The iPad had been in development for years, but were paused for the iPhone. Once the time was right, development resumed on the iPad. Priorities change and when they do, Apple changes how it invests it’s human talent.
The goal of R&D at Apple isn’t to make money from each investment, but to find the right opportunities in which to invest. Despite researching many, Apple only releases a few. This gives the whole company the focus needed to keep thousands of people aligned on a singular purpose.
10. Simplicity–the art of maximizing the amount of work not done–is essential.
Based on This, It Sounds Like All Successful Companies “Agile”…
In a sense, yes. They likely became successful by working with clients to solve some need and were delivering something of value. Blackberry, for instance fits this mold. Mostly, no. One successful product can make you a lot of money. It doesn’t make you agile. Blackberry for instance, has failed to find a new need to solve since the debut of the iPhone.

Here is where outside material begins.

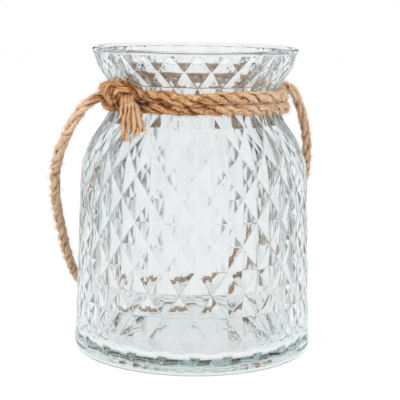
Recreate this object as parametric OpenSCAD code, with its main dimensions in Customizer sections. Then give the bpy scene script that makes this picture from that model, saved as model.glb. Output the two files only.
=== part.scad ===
// Mason jar lantern: a faceted pressed-glass jar with a jute rope tied round its neck and a swinging rope handle.
// Millimetres. +Z is up, the origin is the centre of the foot where it meets the table, -Y is the front.

/* [Jar] */
// Height of the jar, foot to rim
jar_h = 176; // [170:1:195]
// Diameter over the facet ridges at the foot
base_d = 140; // [136:1:146]
// Diameter where the shoulder starts to turn in
shoulder_d = 133.4; // [130:0.2:136]
// Height where the shoulder starts
shoulder_z = 95; // [85:1:100]
// Diameter of the waist that the rope sits in
neck_d = 92; // [89:0.5:96]
// Height of the flare, from the waist to the rim
flare_h = 28; // [26:1:32]
// Diameter of the rim
rim_d = 119; // [112:1:124]
// Thickness of the glass wall
wall = 3.6; // [2.5:0.1:4.5]
// Thickness of the glass floor
floor_t = 7.2; // [6:0.2:10]
// Depth of the hollow under the foot
punt_depth = 1.2; // [0.6:0.1:2]
// Width of the ring that the jar stands on
foot_ring = 9; // [6:0.5:14]

/* [Facets] */
// Facets round the jar
facet_columns = 24; // [18:1:30]
// How far the facets are turned round the jar, in degrees
facet_turn = 1.5; // [0:0.5:7.5]
// How far the middle of each level edge between two facets is pressed in
facet_dip = 1.1; // [0.4:0.1:1.2]
// Height of the plain band of the foot, where the facets start
foot_h = 6; // [5:0.2:8]
// Height of one row of facets on the body
body_row_h = 13; // [12.6:0.1:13.2]
// Rows of facets on the body
body_rows = 7; // [6:1:7]
// Rows of facets on the shoulder
shoulder_rows = 4; // [3:1:5]
// Rows of facets on the flare
flare_rows = 3; // [2:1:4]
// Height of the plain band under the rim
rim_band_h = 2.6; // [2:0.2:4]

/* [Rope] */
// Diameter of the jute rope
rope_d = 6; // [5:0.1:6.4]
// Clearance between the rope and what it lies against
rope_gap = 0.3; // [0.2:0.05:0.5]
// How far the two turns sag on the jar's right
turn_sag = 3; // [0:0.5:3.5]
// Diameter of the loosened yarns at the rope's cut ends
yarn_d = 2.6; // [2:0.1:3]

/* [Handle] */
// Direction of the knot from the jar's axis, in degrees from +X, with the side hitch opposite
knot_az = 220; // [217:1:223]

/* [Hidden] */
smooth = 96;
rope_r = rope_d / 2;
yarn_r = yarn_d / 2;
base_r = base_d / 2;
shoulder_r = shoulder_d / 2;
neck_r = neck_d / 2;
neck_z = jar_h - flare_h;
rim_r = rim_d / 2;
glass = [0.86, 0.93, 0.93, 0.45];
jute = [0.72, 0.52, 0.33];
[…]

The question is less about success, and more about sustained success via consecutive successful iterations. It isn’t about a product or an industry. It’s about building your base then following it. Find the problems they have. Find the problems they don’t know they have. Identify the biggest one you can do the most to fix, and execute. If you do this via a platform rather than a series of ad hoc solutions, you’ll become very sticky as well. Fortunately, as long as you keep up with the growing need, most people will gladly stay with you.
It’s also not about trying to solve every problem for your customers. Apple does well because it only solves a few things a year. Samsung does well for itself, but it pales in comparison to Apple. Samsung must divide it’s talents across microprocessors, phones, refrigerators, TVs, microwaves, and a whole lot more.

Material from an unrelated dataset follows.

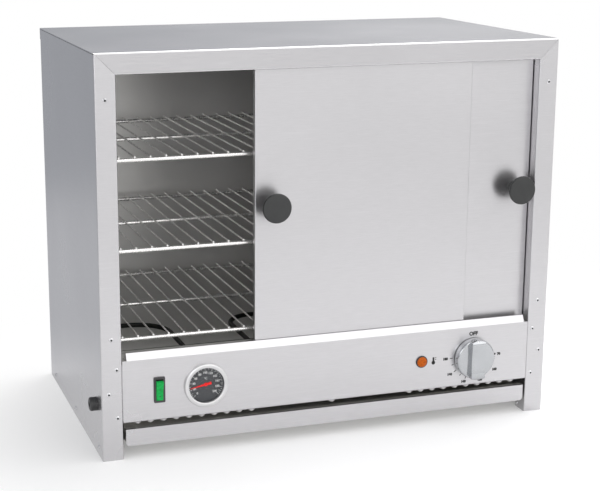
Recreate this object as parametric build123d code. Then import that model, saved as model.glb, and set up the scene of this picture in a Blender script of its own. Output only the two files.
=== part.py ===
from build123d import *
import os

# Pie warmer: a stainless counter-top cabinet with two sliding doors, three wire racks, a tubular
# heating element in the well below them, a control panel along the bottom and a crumb tray.
# Millimetres, +Z up. Inside this file x is counted from the middle of the cabinet, depth from the
# front face of the cabinet towards the back, and z from the table. The last lines move every piece
# so that the origin is under the middle of the whole footprint, knobs and cord gland included.

# Cabinet
cabinet_width = 600.0
cabinet_depth = 353.0
cabinet_height = 497.0
sheet = 1.2
bend_radius = 1.8
frame_face = 26.0
stile_return = 24.0
header_return = 4.6
seam_gap = 0.3
edge_flange = 15.0
roof_flange = 12.0
roof_flange_front = 32.0
roof_flange_back_gap = 4.0
back_panel_lift = 2.0

# Control panel and the sill above it
panel_bottom = 46.5
panel_top = 125.4
sill_rise = 10.7
sill_run = 5.0
sill_hem = 18.1
sill_bend = 0.5
sill_end_gap = 5.5
panel_flange = 30.0
tab_reach = 22.5
tab_inset = 3.5
tab_top_gap = 4.5
return_cut = 4.0
control_height = 85.3

# Louvres pressed down out of the panel's bottom flange
louvre_radius = 5.0
louvre_wall = 0.9
louvre_length = 12.0
louvre_pitch = 16.3
louvre_group = 10
louvre_from_side = 45.5
louvre_depth = 7.0
louvre_lift = 0.6

# Doors and their tracks
door_overlap = 13.0
door_thickness = 6.5
door_sheet = 1.0
door_lip = 12.0
door_radius = 1.0
door_side_gap = 0.6
door_rest_gap = 0.3
front_door_depth = 6.2
door_plane_gap = 1.9
door_opening = 169.8
track_sheet = 1.2
track_fin = 0.9
track_groove = 5.8
track_drop = 0.2
track_fin_gap = 0.5
track_front_gap = 0.6
track_back_gap = 3.3
track_skirt = 10.0
track_ear = 16.0
track_hang_gap = 3.0
door_tuck = 7.0

# Door knobs
knob_length = 26.0
knob_disc_radius = 18.4
knob_disc_rim = 4.2
knob_disc_dome = 1.4
crown_flat = 1.0
knob_neck_radius = 6.2
knob_base_radius = 9.5
knob_base_height = 3.0
knob_from_edge = 21.0
knob_height = 305.0
knob_screw_radius = 2.0
knob_screw_bite = 13.0
screw_head_radius = 4.5
screw_head_height = 2.6
screw_head_round = 1.2
screw_slot_width = 1.2
screw_slot_depth = 1.0

# Wire racks
rack_levels = (144.0, 255.0, 366.0)
rail_radius = 2.5
rod_radius = 1.15
rod_weld = 0.1
rod_pitch = 19.4
rack_side_gap = 9.0
rack_offset = 4.5
rack_front = 25.5
rod_front_inset = 1.5
rod_back_gap = 12.0
back_rail_gap = 22.0
rest_width = 17.0
rest_height = 12.0
rest_front = 8.0
rest_back_gap = 8.0
upright_width = 16.0
upright_side_gap = 0.2
upright_bottom = 129.0
upright_drop = 39.0
ear_overlap = 14.0

# Compartment behind the control panel
cover_back = 78.0
cover_slope_drop = 15.0
cover_lap = 8.0
cover_clearance = 0.3

# Heating element
element_radius = 3.2
element_height = 86.0
element_side_gap = 45.5
element_outer_pitch = 100.0
element_inner_pitch = 91.0
element_back_gap = 79.0
element_front_bend = 90.0
element_cold_end = 62.0
element_straight = 1.2
element_middle_bend = 42.0
bush_radius = 5.6
bush_flange_radius = 8.5
bush_flange = 2.0
bush_length = 14.0
terminal_radius = 1.6
terminal_length = 10.0
spade_width = 6.3
spade_thickness = 0.8
spade_length = 8.0
support_depth = 150.0
support_width = 15.0
support_web = 10.0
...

It’s also not about helping every human. Apple gladly loses customers with each major change (like dropping iLife). But for each client lost, more are added, and the added focus helps Apple serve those whom stay even better. HP by contrast does a lot of contract IT work for many clients. This gives HP breadth of customers, but this also diffuses their talent and makes it harder to do big things since they’re busy doing lots of small things.
Enterprise agility is fundamentally different than team agility. Having lots of agile teams do not constitute an agile enterprise. In fact, per HP, that can be counter productive. Nor does using SAFe and having a big agile process does not grant you enterprise agility. It gives you a process to follow.
You get enterprise agility by following Apple’s lead. By solving major client problems with every cycle. Do this consistently over many cycles. Apply focus to get rid of low value problems or solutions from yesteryears that no longer solve problems for the majority of your clients.
Is Apple perfect? No. Neither are it’s products.
However, Apple is focused on delivering value to consumers through the regular delivery of new products or services that solve actual problems people face. These products aren’t perfect but with greater adoption comes greater refinement.
8. Agile processes promote sustainable development. The sponsors, developers, and users should be able to maintain a constant pace indefinitely.
Apple exemplifies what it means to have enterprise agility. Apple may not follow any agile rules, but perhaps that’s not what it takes to be agile.